Can Asian pears grow is semi-desert climates?

Please help me, I am a new grower. I

live in Hargeisa, Somaliland and want to grow so many different fruit trees, bushes and vines. I started some apples, as well as stone fruits from seeds my brother got me, because they don’t even sell fresh stone fruits like peaches and plums in this country. I wanted to try and order scion and rootstock from various nurseries to try growing my own different fruit trees. This gives me 2 challenges, one I have never grafted before and two can they even grow in this environment. Such as Asian pears can they grow here?

5 Likes

You will be limited to tropical and subtropical fruit. If you want to grow the fruit you listed look up that fruit For Florida USA There are only a handful of those that can grow in your type of climate.

3 Likes

It’s the lack of chilling that’s the issue not the dry climate. Many fruits grow better in dry climates than in wet humid areas. But many fruits such as most peaches and pears need hundreds of hours at or below 45F in order to bloom and leaf out. There are low chill varieties that need 200 hours of chilling or less, ie ones grown in southern Florida.

3 Likes

@applenut is (was?) doing some work growing apples in the tropics. I believe he induced dormancy by defoliating the apples, so that approach may work for Asian pears. I’ve also seen reference to growers in low-elevation Taiwan grafting flower buds from high-elevation trees every year to get around the chill requirement. If you have good refrigeration, you might be able to collect scions with flower buds, store them in the fridge for a few months, then graft them back onto the tree. Sounds like a lot of work, but I know many of us on here have done more work for less payoff.

3 Likes

If you’re going to order scions from local nurseries, ask them what would grow in locale and produce fruit.
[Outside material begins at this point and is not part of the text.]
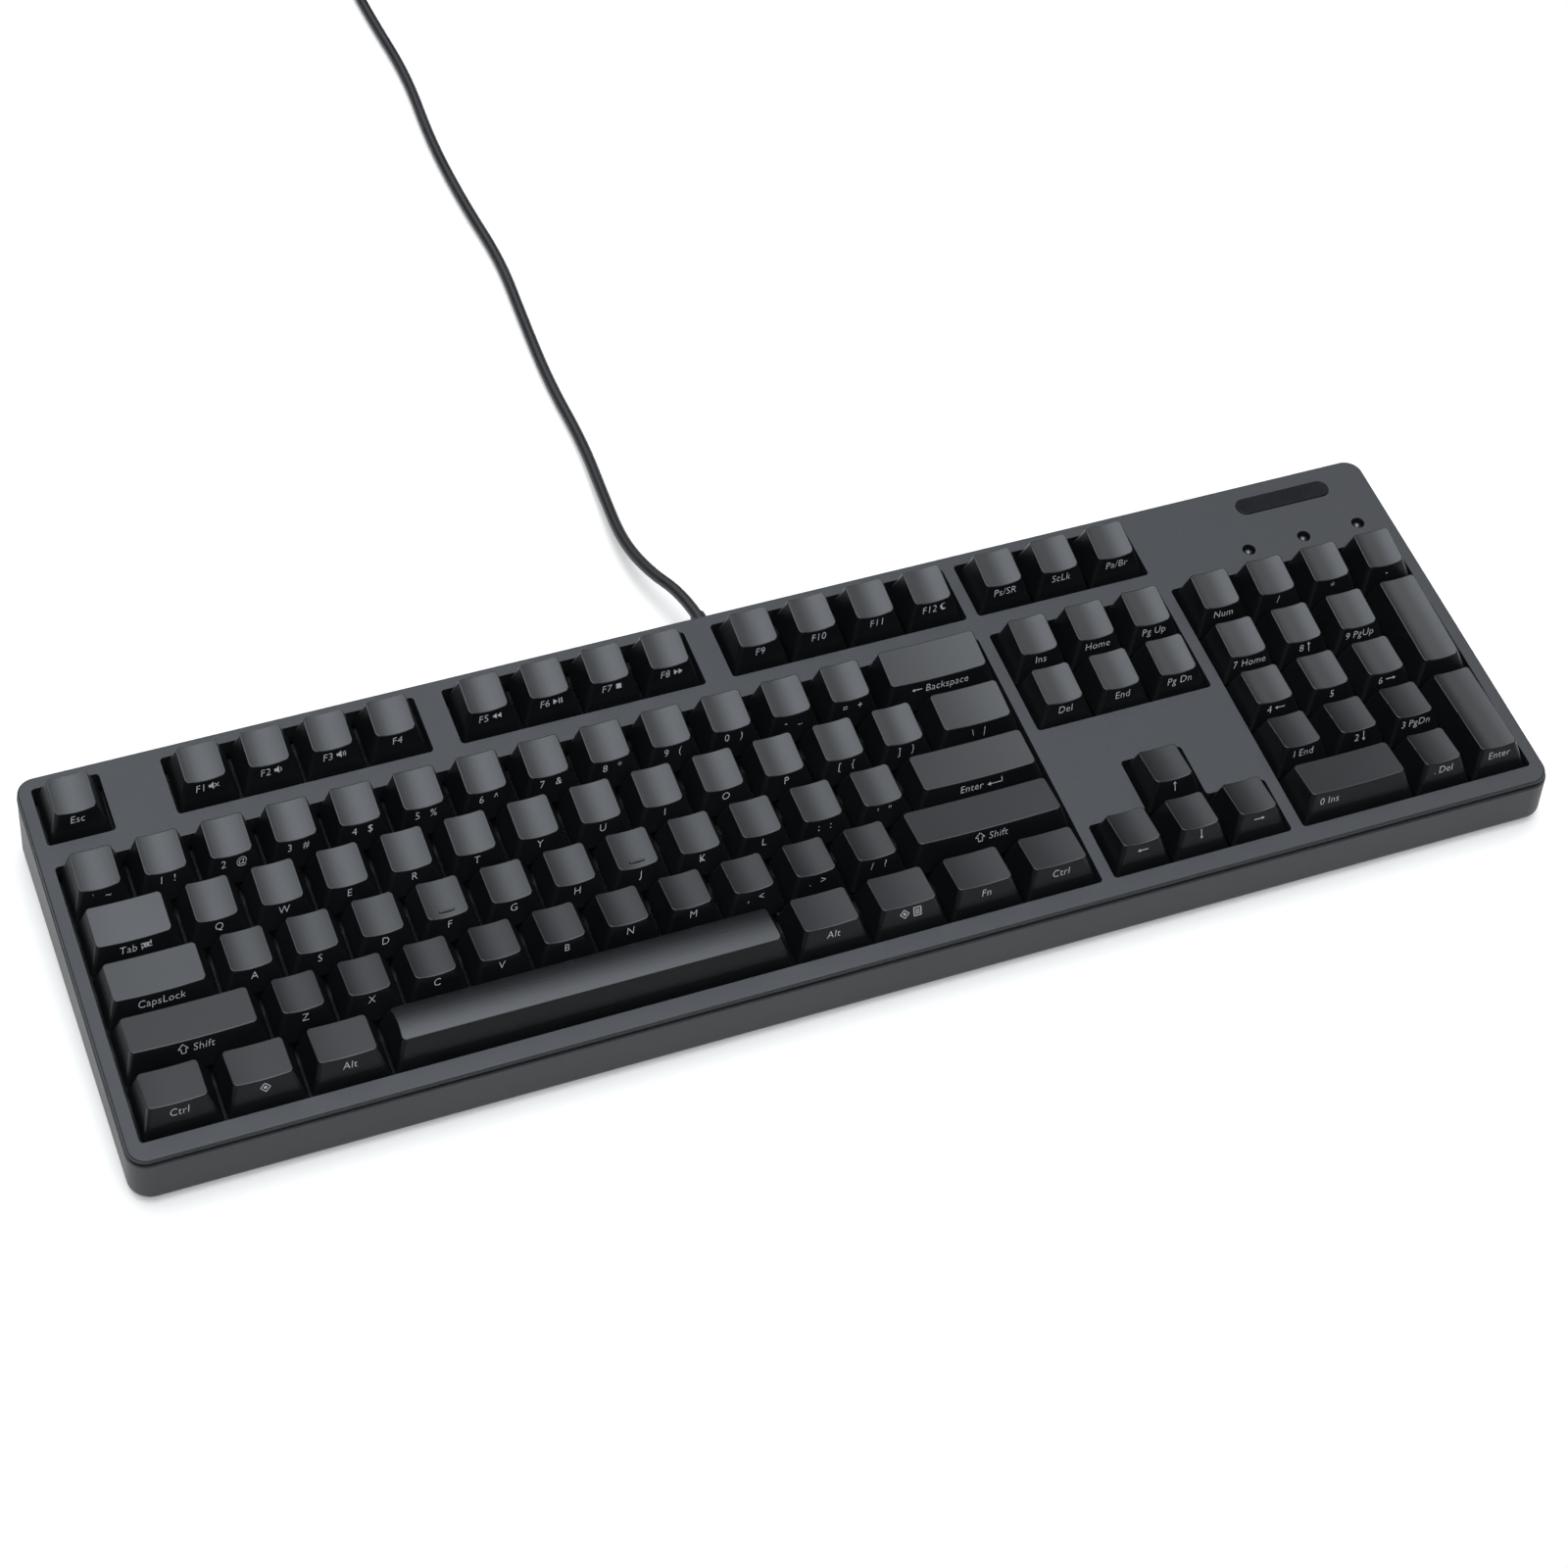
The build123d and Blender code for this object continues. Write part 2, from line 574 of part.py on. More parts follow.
def top_case():
    """The bezel: a rimmed plate with the key openings, a skirt inside the tray's walls, lips
    round the openings, screw posts, front hooks, lamp holes and the badge's recess."""
    rim = Pos(0, 0, -RIM) * extrude(bezel_outline(), RIM)
    rim = fillet(rim.faces().sort_by(Axis.Z)[-1].edges(), RIM_EDGE)
    body = rim + Pos(0, 0, -BEZEL) * extrude(bezel_outline(WALL), BEZEL - RIM)
    skirt = bezel_outline(WALL) - bezel_outline(WALL + BEZEL_SKIRT)
    body += Pos(0, 0, SKIRT_BOTTOM) * extrude(skirt, -SKIRT_BOTTOM - RIM)
    lips = rectangles(LIP) & bezel_outline(WALL)
    body += Pos(0, 0, LIP_BOTTOM) * extrude(lips, -LIP_BOTTOM - RIM)
    for place in SCREW_PLACES:
        body += round_block(POST, PLATE_TOP, -BEZEL, place)
    front = BEZEL_FRONT + WALL
    for x in HOOK_X:
        body += block(HOOK[:2], HOOK[2], HOOK[3], (x, front))
    body -= Pos(0, 0, 2 * SKIRT_BOTTOM) * extrude(rectangles(), 4 * -SKIRT_BOTTOM)
    for place in SCREW_PLACES:
        body -= round_block(SHANK + THREAD_PLAY, PLATE_TOP, POST_END, place)
    for x in LAMP_X:
        body -= round_block(LAMP_HOLE, -2 * BEZEL, BEZEL, (x, LAMP_Y))
    size = (BADGE[0] + 2 * BADGE_PLAY, BADGE[1] + 2 * BADGE_PLAY)
    recess = RectangleRounded(*size, BADGE[1] / 2)
    body -= Pos(*BADGE_PLACE, BADGE_FLOOR) * extrude(recess, BADGE[2])
    return [DECK * body.solid()]


def badge_plate():
    """A plain raised badge with rounded ends."""
    outline = RectangleRounded(BADGE[0], BADGE[1], BADGE[1] / 2 - BADGE_PLAY)
    plate = Pos(0, 0, BADGE_FLOOR) * extrude(outline, BADGE_PROUD - BADGE_FLOOR)
    plate = fillet(plate.faces().sort_by(Axis.Z)[-1].edges(), BADGE_EDGE)
    return [DECK * Pos(*BADGE_PLACE, 0) * plate.solid()]


def underside(y):
    """Height of the case's underside in the deck frame, under a place on the deck."""
    tilt = radians(TILT)
    return (CASE_BOTTOM - DECK_HEIGHT - y * sin(tilt)) / cos(tilt)


def head_seat(y):
    """Height of the face that a screw's head bears on, in the deck frame."""
    return underside(y) + HEAD_HEIGHT + HEAD_SUNK


def pocket_block(side, wall, roof):
    """The room of a tilt foot, larger by wall at its sides and ends and by roof on top."""
    rear = FOOT_AXIS_Y + FOOT[2] / 2 + POCKET_GAP + wall
    front = FOOT_AXIS_Y - FOOT[1] - FOOT_PAD[1] - FINGER_GAP - wall
    size = (FOOT[0] + 2 * POCKET_GAP + 2 * wall, rear - front)
    return block(size, CASE_BOTTOM, POCKET_TOP + roof, (side * FOOT_X, (rear + front) / 2))


def bottom_case():
    """The tray: floor and leaning walls, screw bosses, ribs, pockets for the tilt feet, recesses
    for the rubber feet, the cable's hole and pockets for the front hooks."""
    outer = extrude(RectangleRounded(CASE_WIDTH, CASE_DEPTH, CASE_CORNER), TALL_BLOCK, taper=DRAFT)
    outer = Pos(0, 0, CASE_BOTTOM) * outer
    outer = fillet(outer.faces().sort_by(Axis.Z)[0].edges(), BOTTOM_EDGE)
    room = RectangleRounded(CASE_WIDTH - 2 * WALL, CASE_DEPTH - 2 * WALL, CASE_CORNER - WALL)
    room = Pos(0, 0, CASE_BOTTOM + FLOOR) * extrude(room, TALL_BLOCK, taper=DRAFT)
    cutter = Box(2 * CASE_WIDTH, 3 * CASE_DEPTH, TALL_BLOCK)
    above = DECK * Pos(0, 0, TRAY_TOP + TALL_BLOCK / 2) * cutter
    bosses = []
    for x, y in SCREW_PLACES:
        bosses.append(DECK * round_block(POST, underside(y), PLATE_TOP - PLATE, (x, y)))
    ribs = Part() + [block(RIB, CASE_BOTTOM, RIB_TOP, (x, 0)) for x in RIB_X]
    board_foot = BOARD_TOP - BOARD - BOARD_ROOM
    ribs -= DECK * Pos(0, 0, board_foot + TALL_BLOCK / 2) * cutter
    pockets = [pocket_block(side, POCKET_WALL, POCKET_ROOF) for side in (-1, 1)]
    inside = ribs + bosses + pockets
    body = outer - room + (inside & outer) - above
    for side in (-1, 1):
        body -= pocket_block(side, 0, 0)
        length = FOOT[0] + 2 * (PIN_LENGTH + PIN_SPARE)
        pin = Rot(0, 90, 0) * Cylinder(PIN_RADIUS + PIN_PLAY, length)
        body -= Pos(side * FOOT_X, FOOT_AXIS_Y, FOOT_AXIS_Z) * pin
    for place in RUBBER_PLACES:
        size = (RUBBER[0] + 2 * RUBBER_PLAY, RUBBER[1] + 2 * RUBBER_PLAY)
        body -= block(size, 0, CASE_BOTTOM + RUBBER_RECESS, place)
    for x, y in SCREW_PLACES:
        start = underside(y) - HEAD_HEIGHT
        body -= DECK * round_block(SHANK + BOSS_PLAY, start, PLATE_TOP, (x, y))
        body -= DECK * round_block(HEAD + BOSS_PLAY, start, head_seat(y), (x, y))
    body -= Pos(GLAND_X, CASE_DEPTH / 2, GLAND_Z) * Rot(90, 0, 0) * Cylinder(GLAND_HOLE, 4 * WALL)
    pocket = (HOOK[0] + HOOK_PLAY[0], HOOK[1] + HOOK_PLAY[1])
    for x in HOOK_X:
        body -= DECK * block(pocket, HOOK[2] - HOOK_PLAY[2], HOOK[3] + HOOK_PLAY[2],
                             (x, BEZEL_FRONT + WALL))
    return [body.solid()]


def case_screws():
    """Long screws from the underside through bosses, board and plate into the bezel's posts."""
    screws = []
    for x, y in SCREW_PLACES:
        seat = head_seat(y)
        screw = round_block(SHANK, seat, SHANK_END, (x, y))
        screw += round_block(HEAD, seat - HEAD_HEIGHT, seat, (x, y))
        screw -= Pos(x, y, seat - HEAD_HEIGHT) * extrude(cross(), HEAD_CROSS)
        screws.append(DECK * screw.solid())
    return screws


def indicator_lamps():
    lamps = []
    for x in LAMP_X:
        lamp = round_block(LAMP_RADIUS, BOARD_TOP, LAMP_TOP, (x, LAMP_Y))
        lamp += Pos(x, LAMP_Y, LAMP_TOP) * Sphere(LAMP_RADIUS)
        lamps.append(DECK * lamp.solid())
    return lamps


# ---- feet ----------------------------------------------------------------------------------
def rubber_feet():
    feet = []
    for place in RUBBER_PLACES:
        foot = Pos(*place, 0) * extrude(RectangleRounded(*RUBBER[:2], RUBBER_CORNER), RUBBER[2])
        foot = fillet(foot.faces().sort_by(Axis.Z)[0].edges(), RUBBER_EDGE)
        feet.append(foot.solid())
    return feet


def tilt_foot(side):
    """A folded foot: a tongue with a round hinge end and two pins, and a rubber pad on its tip."""
    width, reach, thick = FOOT
    axis = Pos(side * FOOT_X, FOOT_AXIS_Y, FOOT_AXIS_Z)
    tongue = Pos(0, -reach / 2, 0) * Box(width, reach, thick)
    groove = Rot(0, 90, 0) * Cylinder(FINGER_GROOVE[0], FINGER_GROOVE[1])
    tongue -= Pos(0, FINGER_GROOVE[2] - reach, thick / 2) * groove
    body = tongue + Rot(0, 90, 0) * Cylinder(thick / 2, width)
    body += Rot(0, 90, 0) * Cylinder(PIN_RADIUS, width + 2 * PIN_LENGTH)
    pad = Pos(0, -reach - FOOT_PAD[1] / 2, 0) * Box(*FOOT_PAD)
    return [axis * body.solid(), axis * pad.solid()]


# ---- stabiliser wire -----------------------------------------------------------------------
def space_bar_wire():
    """A bar across the space bar's rear, with an arm at each end that reaches into the cap."""
    x, y = switch_place("space")
    half = [(WIRE_PIN_X, *WIRE_TIP), (WIRE_ARM_X, *WIRE_TIP), (WIRE_ARM_X, *WIRE_AXIS)]
    points = [(-px, py, pz) for px, py, pz in half] + half[::-1]
    path = FilletPolyline(*points, radius=WIRE_BEND)
    section = Plane(path @ 0, z_dir=path % 0) * Circle(WIRE)
    return [DECK * Pos(x, y, 0) * sweep(section, path=path).solid()]


# ---- cable ---------------------------------------------------------------------------------
def strain_relief():
    """A flange inside the rear wall, a neck through it and a tapered sleeve outside."""
    neck = CASE_DEPTH / 2 - GLAND_DEPTH
    start = neck - FLANGE_DEPTH
    profile = Polyline((0, start), (GLAND_FLANGE, start), (GLAND_FLANGE, neck), (GLAND_NECK, neck),
                       (GLAND_NECK, GLAND_END - TAPER_LENGTH), (GLAND_TIP, GLAND_END),
                       (0, GLAND_END), close=True)
    body = revolve(make_face(profile), axis=Axis.Y)
    return [Pos(GLAND_X, 0, GLAND_Z) * body.solid()]


def route_radii(points):
    """BEND_SHARE of the shorter run beside each corner, over the tangent of half its turn."""
    radii = []
    for before, here, after in zip(points, points[1:], points[2:]):
        come, go = Vector(here) - Vector(before), Vector(after) - Vector(here)
        half_turn = radians(come.get_angle(go) / 2)
        radii.append(BEND_SHARE * min(come.length, go.length) / tan(half_turn))
    return radii


def tube(path):
    section = Plane(path @ 0, z_dir=path % 0) * Circle(CABLE / 2)
    solid = sweep(section, path=path).solid()
    share = solid.volume / (pi * CABLE ** 2 / 4 * path.length)
    print(f"tube: length {path.length:.1f}, volume over section times length {share:.4f}")
    return solid


def coil_side():
    """Distance from the coil's middle to the middle of its outermost turns."""
    return COIL_RADIUS + CABLE * (COIL_ACROSS - 1) / 2


def coil_section(margin):
    size = (CABLE * COIL_ACROSS + 2 * margin, CABLE * COIL_LAYERS + 2 * margin)
    middle = TIE + CABLE * COIL_LAYERS / 2
    return Plane.XZ * Pos(COIL_RADIUS, middle) * RectangleRounded(*size, CABLE / 2)


def cable_tube():
    """The cable from the strain relief to the coil, and its short end from the coil to the plug."""
    radii = route_radii(ROUTE)
    print("cable radii:", ", ".join(f"{radius:.0f}" for radius in radii))
    path = FilletPolyline(*ROUTE, radius=radii)
    x, y = COIL_CENTRE
    top = TIE + CABLE * (COIL_LAYERS - 0.5)
    tail = Line((x + TAIL_START, y + coil_side(), top), (x + PLUG_START, y + coil_side(), PLUG_Z))
    return [tube(path), tube(tail)]


def cable_coil():
    return [Pos(*COIL_CENTRE, 0) * revolve(coil_section(0), axis=Axis.Z).solid()]


def coil_tie():
    """A strap round the coil's turns, over a short arc of it."""
    band = coil_section(TIE) - coil_section(0)
    angle = TIE_WIDTH / COIL_RADIUS * 180 / pi
    strap = Rot(0, 0, -angle / 2) * revolve(band, axis=Axis.Z, revolution_arc=angle)
    return [Pos(*COIL_CENTRE, 0) * strap.solid()]


def plug_body():
    """The plug's moulded grip with its tapered sleeve, and the tongue inside the metal shell."""
    x, y = COIL_CENTRE
    start = Pos(x + PLUG_START, y + coil_side(), PLUG_Z)
    sleeve = Pos(SLEEVE / 2, 0, 0) * Rot(0, 90, 0) * Cone(*SLEEVE_RADII, SLEEVE)
    grip = Pos(SLEEVE + PLUG[1] / 2, 0, 0) * Box(PLUG[1], PLUG[0], PLUG[2])
    grip = fillet(grip.edges(), PLUG_EDGE)
    tongue = Pos(SLEEVE + PLUG[1] + TONGUE[0] / 2, 0, TONGUE_Z) * Box(*TONGUE)
    return [start * (grip + sleeve).solid(), start * tongue.solid()]


def plug_shell():
    x, y = COIL_CENTRE
    start = Pos(x + PLUG_START + SLEEVE + PLUG[1], y + coil_side(), PLUG_Z)
    width, length, height = SHELL
    outer = Pos(length / 2, 0, 0) * Box(length, width, height)
    outer = fillet(outer.edges().filter_by(Axis.X), SHELL_EDGE)
    shell = outer - Pos(length / 2, 0, 0) * Box(2 * length, width - 2 * SHELL_WALL,
                                                height - 2 * SHELL_WALL)
    for side in (-1, 1):
        place = Pos(WINDOW_PLACE[0], side * WINDOW_PLACE[1], 0)
        shell -= place * Box(*SHELL_WINDOW, 2 * height)
    return [start * shell.solid()]


# ---- write the nodes -----------------------------------------------------------------------
def write(node, pieces):
    export_step(Compound(children=pieces), f"parts/{node}.step")


NODES = {
    "top_case": top_case(),
    "bottom_case": bottom_case(),
    "badge_plate": badge_plate(),
    "switch_plate": switch_plate(),
    "circuit_board": circuit_board(),
    "switch_bottoms": at_switches(switch_bottom()),
    "switch_tops": at_switches(switch_top()),
    "switch_springs": at_switches(switch_spring()),
    "indicator_lamps": indicator_lamps(),
    "case_screws": case_screws(),
    "rubber_feet": rubber_feet(),
    "tilt_foot_left": tilt_foot(-1),
    "tilt_foot_right": tilt_foot(1),
    "space_bar_wire": space_bar_wire(),
    "strain_relief": strain_relief(),
    "cable_tube": cable_tube(),
    "cable_coil": cable_coil(),
    "coil_tie": coil_tie(),
    "plug_body": plug_body(),
    "plug_shell": plug_shell(),
}
NODES |= {node: key_node(names) for node, names in GROUPS.items()}

for node, pieces in NODES.items():
    write(node, pieces)
print(len(NODES), "nodes,", sum(len(pieces) for pieces in NODES.values()), "solids")
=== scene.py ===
"""Looks for the full-size mechanical keyboard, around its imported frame."""
import json
import math

import bpy
from mathutils import Matrix, Vector


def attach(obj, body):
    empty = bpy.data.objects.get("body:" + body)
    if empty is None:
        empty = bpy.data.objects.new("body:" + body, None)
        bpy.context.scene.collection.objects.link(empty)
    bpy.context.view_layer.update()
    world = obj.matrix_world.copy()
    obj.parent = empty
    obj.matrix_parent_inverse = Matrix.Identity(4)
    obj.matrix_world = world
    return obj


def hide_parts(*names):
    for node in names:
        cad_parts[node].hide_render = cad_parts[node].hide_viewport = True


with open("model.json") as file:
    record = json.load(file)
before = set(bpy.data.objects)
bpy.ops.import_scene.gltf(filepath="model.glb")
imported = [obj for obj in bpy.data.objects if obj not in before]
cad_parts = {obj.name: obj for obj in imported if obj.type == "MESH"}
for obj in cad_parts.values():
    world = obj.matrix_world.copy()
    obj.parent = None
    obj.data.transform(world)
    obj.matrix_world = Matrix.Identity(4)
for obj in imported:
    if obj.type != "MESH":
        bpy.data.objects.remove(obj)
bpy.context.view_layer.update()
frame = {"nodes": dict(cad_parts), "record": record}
MM = 0.001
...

For your climate, I would think strawberry and blueberry would be less effort and higher payoff. There’s also fruit tree that are more warmth loving like lychee and citrus.

1 Like

Thank Thank you for the response

1 Like

I thought it might be possible because some people in Arizona were growing various fruit trees https://youtu.be/7tLZAcOl9R4

1 Like

I actually contacted them last year to get some apple varieties, but because it was late in the season their stock was very little.

2 Likes

You are right there are fruit trees like citrus, guavas, mangos and pomegranates easily grown here. I wanted to try trees that are not available here and see if, maybe, possibly, I could grow them.

1 Like

Do you have pictures of the property? There is always a way to do what you want. You might like this video it demonstrates dry climate climate farming techniques

Europeans pears such as hood do well in dry low chill climates. @Richard has grown hood pears as an example in California which is very dry. Callery pear rootstock is what I use as it is drought tolerant as our climate in Kansas is given to both wet and dry cycles.

2 Likes

I am planning to buy land soon so I don’t have pictures yet, but it will probably look like the areas in this video https://youtu.be/OY1SG_622pk. I visited this farm a while back and apart from good farming practices improving the area, it looks like the area I plan to get land.

1 Like

Arizona is at latitude ~32. Somaliland is latitude ~10. The higher the latitude, the more pronounced seasonal variation in temperature. What is similar may be the dryness and high daily temperature variation.

1 Like

That is very true we may be more different than I thought. In some of our winters we also get cold enough to have ice form in sitting water, so I thought it maybe cold enough for similar plants to Arizona or at least the part of Arizona the farm I showed you the YouTube video has.

1 Like

Go to this link and scroll down to “Climate”

From that description, I do not think you will have success with fruits from the Genus Prunus. Very low chill Pomes (apple, pear, quince) such as those developed in Israel are a possibility. I recommend common figs that do not require the wasp for pollination.

Water supply is a big question. I estimate each tree will need 40 gallons of water twice per week at least 6 months per year, and once per week other months.

2 Likes

Thank you Richard for the advice. I was looking at apples grown in Uganda by the organisation @jcguarneri mentioned as possible fruits plants to grow.

Also are plants on bidngrow only sold locally or do they sell internationally? Most of my problem is that not many people will or can sell plants to where I am at.

1 Like

I recommend you check for sellers in Turkey, for example Izmir.